Outro caso, em 1980, prendeu a respiração dos italianos quando uma aeronave Douglas DC-3 da companhia Itavia foi atingido por um míssil de um avião de guerra até hoje não identificado. O desastre matou todos seus 81 passageiros, dentre eles 13 crianças e seguia de Bologna com destino a Palermo. Até hoje, mesmo reconhecido que o disparo fatal viera de um avião de guerra, não se sabe de onde saiu o míssil e quem foram os responsáveis.
Já em 1988, um Airbus A300, da companhia iraniana Iran Air, seria abatido logo após sua decolagem para o trajeto entre Bandar Abbas, no Irã, e Dubai, capital dos Emirados Árabes. Os mísseis foram disparados de uma fragata dos Estados Unidos que fazia a patrulha do Estreito de Hormuz, entre os dois países árabes. Todos os 290 passageiros a bordo morreram e a tragédia fora explicada como uma confusão dos oficiais americanos que confundiram a aeronave com um caça iraniano. Teerã receberia, pela tragédia, uma indenização de mais de US$ 100 milhões.

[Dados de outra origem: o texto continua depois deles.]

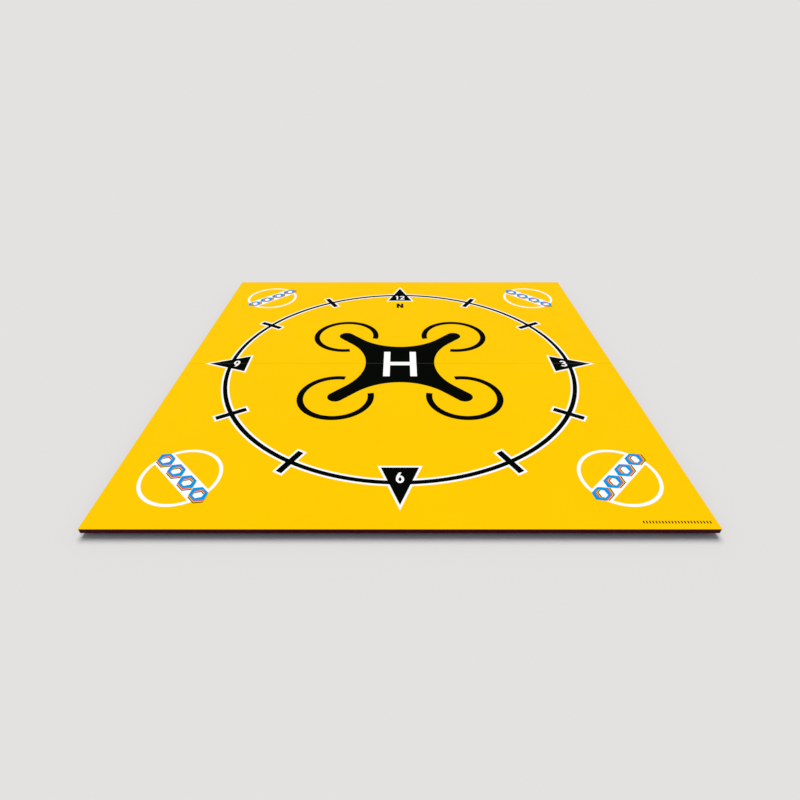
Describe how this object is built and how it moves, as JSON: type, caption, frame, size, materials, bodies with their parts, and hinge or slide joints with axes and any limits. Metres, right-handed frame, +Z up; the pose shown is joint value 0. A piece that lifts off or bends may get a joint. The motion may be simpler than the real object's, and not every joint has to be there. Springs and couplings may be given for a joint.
{
  "type": "folding drone landing pad",
  "caption": "Square folding board landing pad for small drones: printed compass ring, quadcopter symbol and corner badges on two hinged panels with rubber feet.",
  "frame": {"origin": "centre of the open pad, on the ground plane under its feet", "axes": "+X along the fold (to the 3 o'clock mark), +Y to the rear edge (12 o'clock, the letter N), +Z up out of the landing surface"},
  "size_m": [1, 1, 0.0173],
  "materials": {
    "film_faced_plywood": "dark brown phenolic film faces, oxblood edge seal",
    "vinyl_yellow": "matt anti-slip laminate",
    "vinyl_black": "matt anti-slip laminate",
    "vinyl_white": "matt anti-slip laminate",
    "vinyl_blue": "matt anti-slip laminate",
    "vinyl_magenta": "matt anti-slip laminate",
    "vinyl_crease": "creased, ink worn to the yellow base",
    "hinge_tape": "matt",
    "foot_rubber": "matt moulded",
    "zinc_plated_steel": "zinc plated"
  },
  "bodies": {
    "rear_half": {"badge_black_rear": "vinyl_black", "badge_blue_rear": "vinyl_blue", "badge_frame_rear_left": "vinyl_white", "badge_frame_rear_right": "vinyl_white", "badge_magenta_rear": "vinyl_magenta", "badge_yellow_rear": "vinyl_yellow", "board_rear": "film_faced_plywood", "compass_border_rear": "vinyl_white", "compass_ring_rear": "vinyl_black", "drone_body_rear": "vinyl_black", "foot_rear_edge_left": "foot_rubber", "foot_rear_edge_middle": "foot_rubber", "foot_rear_edge_right": "foot_rubber", "foot_rear_seam_left": "foot_rubber", "foot_rear_seam_middle": "foot_rubber", "foot_rear_seam_right": "foot_rubber", "foot_screws_rear": "zinc_plated_steel", "foot_washers_rear": "zinc_plated_steel", "hinge_tape": "hinge_tape", "landing_h_rear": "vinyl_white", "north_letter": "vinyl_black", "numeral_12": "vinyl_white", "numeral_3_rear": "vinyl_white", "numeral_9_rear": "vinyl_white", "print_crease": "vinyl_crease", "print_ground_rear": "vinyl_yellow", "rotor_arc_rear_left": "vinyl_black", "rotor_arc_rear_right": "vinyl_black"},
    "front_half": {"badge_black_front": "vinyl_black", "badge_blue_front": "vinyl_blue", "badge_frame_front_left": "vinyl_white", "badge_frame_front_right": "vinyl_white", "badge_magenta_front": "vinyl_magenta", "badge_yellow_front": "vinyl_yellow", "board_front": "film_faced_plywood", "compass_border_front": "vinyl_white", "compass_ring_front": "vinyl_black", "drone_body_front": "vinyl_black", "foot_front_edge_left": "foot_rubber", "foot_front_edge_middle": "foot_rubber", "foot_front_edge_right": "foot_rubber", "foot_front_seam_left": "foot_rubber", "foot_front_seam_middle": "foot_rubber", "foot_front_seam_right": "foot_rubber", "foot_screws_front": "zinc_plated_steel", "foot_washers_front": "zinc_plated_steel", "landing_h_front": "vinyl_white", "numeral_3_front": "vinyl_white", "numeral_6": "vinyl_white", "numeral_9_front": "vinyl_white", "print_ground_front": "vinyl_yellow", "rotor_arc_front_left": "vinyl_black", "rotor_arc_front_right": "vinyl_black", "scale_marks_front": "vinyl_black"}
  },
  "joints": [
    {"name": "fold", "type": "hinge", "parent": "rear_half", "child": "front_half", "pos_m": [0, 0, 0.0178], "axis": [-1, 0, 0], "range_deg": [0, 179.9], "deforming": ["hinge_tape", "print_crease"]}
  ]
}
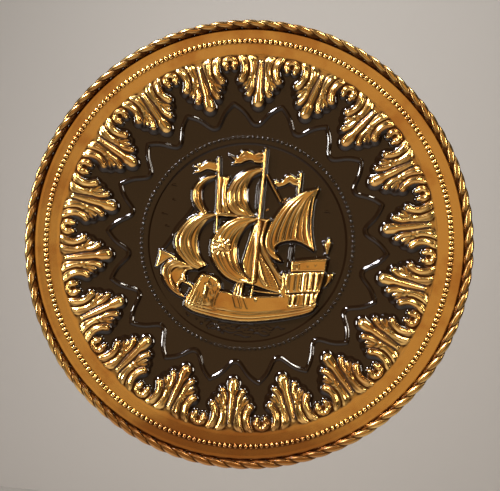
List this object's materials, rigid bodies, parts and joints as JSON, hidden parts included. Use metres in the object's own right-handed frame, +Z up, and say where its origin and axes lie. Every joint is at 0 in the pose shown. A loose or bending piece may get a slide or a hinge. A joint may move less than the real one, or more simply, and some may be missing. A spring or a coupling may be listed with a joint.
{
  "type": "decorative wall plaque",
  "caption": "Round dished wall plaque of pressed copper alloy with a ship medallion, leaf border, beaded rings and a rope-twist edge on a black enamel ground.",
  "frame": {"origin": "middle of the flat back of the medallion, where the plaque bears on the wall", "axes": "+Z up the wall, +X to the viewer's right, +Y into the wall; the decorated front faces -Y"},
  "size_m": [0.36, 0.0192, 0.36],
  "materials": {
    "pressed_copper": "polished and lacquered copper alloy, with glossy black enamel in the ground"
  },
  "bodies": {
    "root": {"plaque": "pressed_copper"}
  },
  "joints": []
}
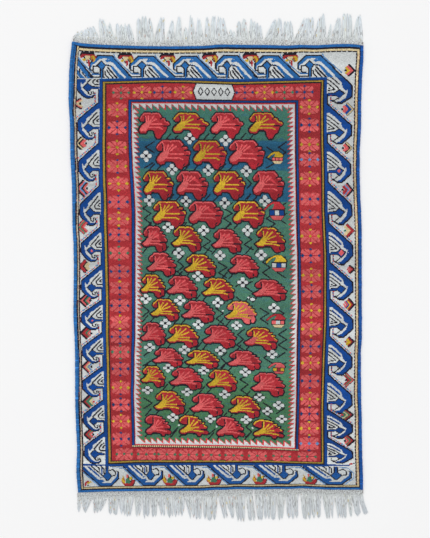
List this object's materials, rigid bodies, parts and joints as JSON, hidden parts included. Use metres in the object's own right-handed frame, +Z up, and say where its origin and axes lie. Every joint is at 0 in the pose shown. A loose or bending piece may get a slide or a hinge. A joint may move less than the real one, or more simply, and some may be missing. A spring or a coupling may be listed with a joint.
{
  "type": "hand-knotted rug",
  "caption": "Rectangular hand-knotted wool rug with slightly uneven woven edges, overcast sides and a knotted warp fringe at each end; lies flat on a floor.",
  "frame": {"origin": "middle of the whole rug, fringes included, on the plane it lies on", "axes": "+X across the rug to the picture's right, +Y along the rug to the picture's top, +Z up out of the pile"},
  "size_m": [1.0188, 1.7274, 0.008],
  "materials": {
    "knotted_pile": "clipped wool pile, one knot every 2.3 mm, in ivory, dark red, salmon, yellow, green, mid blue, navy, sand and black",
    "overcast_wool": "blue wool wrapped round the edge cords",
    "warp_yarn": "off-white twisted warp ends, knotted into a narrow net and then loose"
  },
  "bodies": {
    "root": {"pile_body": "knotted_pile", "selvedge_left": "overcast_wool", "selvedge_right": "overcast_wool", "fringe_top": "warp_yarn", "fringe_bottom": "warp_yarn"}
  },
  "joints": []
}
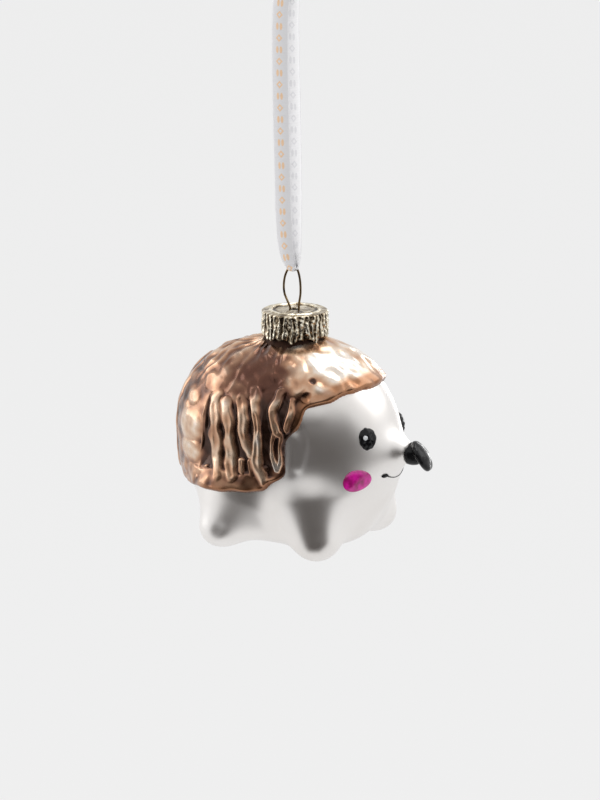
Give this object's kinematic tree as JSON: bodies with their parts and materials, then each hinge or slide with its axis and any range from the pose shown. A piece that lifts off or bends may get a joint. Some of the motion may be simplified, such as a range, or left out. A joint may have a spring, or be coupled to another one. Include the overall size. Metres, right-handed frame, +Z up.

A presença militar em praticamente todos os casos levanta sempre hipóteses quase parecidas com relação a forma como os acidentes aconteceram e, por conseguinte, vitimaram seus passageiros. O voo MH17 passa, com suas 295 vítimas, a ser a mais mortífera tragédia provocada por abatimento na história, e assinala com letras negras uma estatística macabra e infeliz: A dos voos (e vidas) interrompidos pela confusão (?) ou ambição do poder militar, do rebeldismo e, simplesmente, da guerra sem sentido.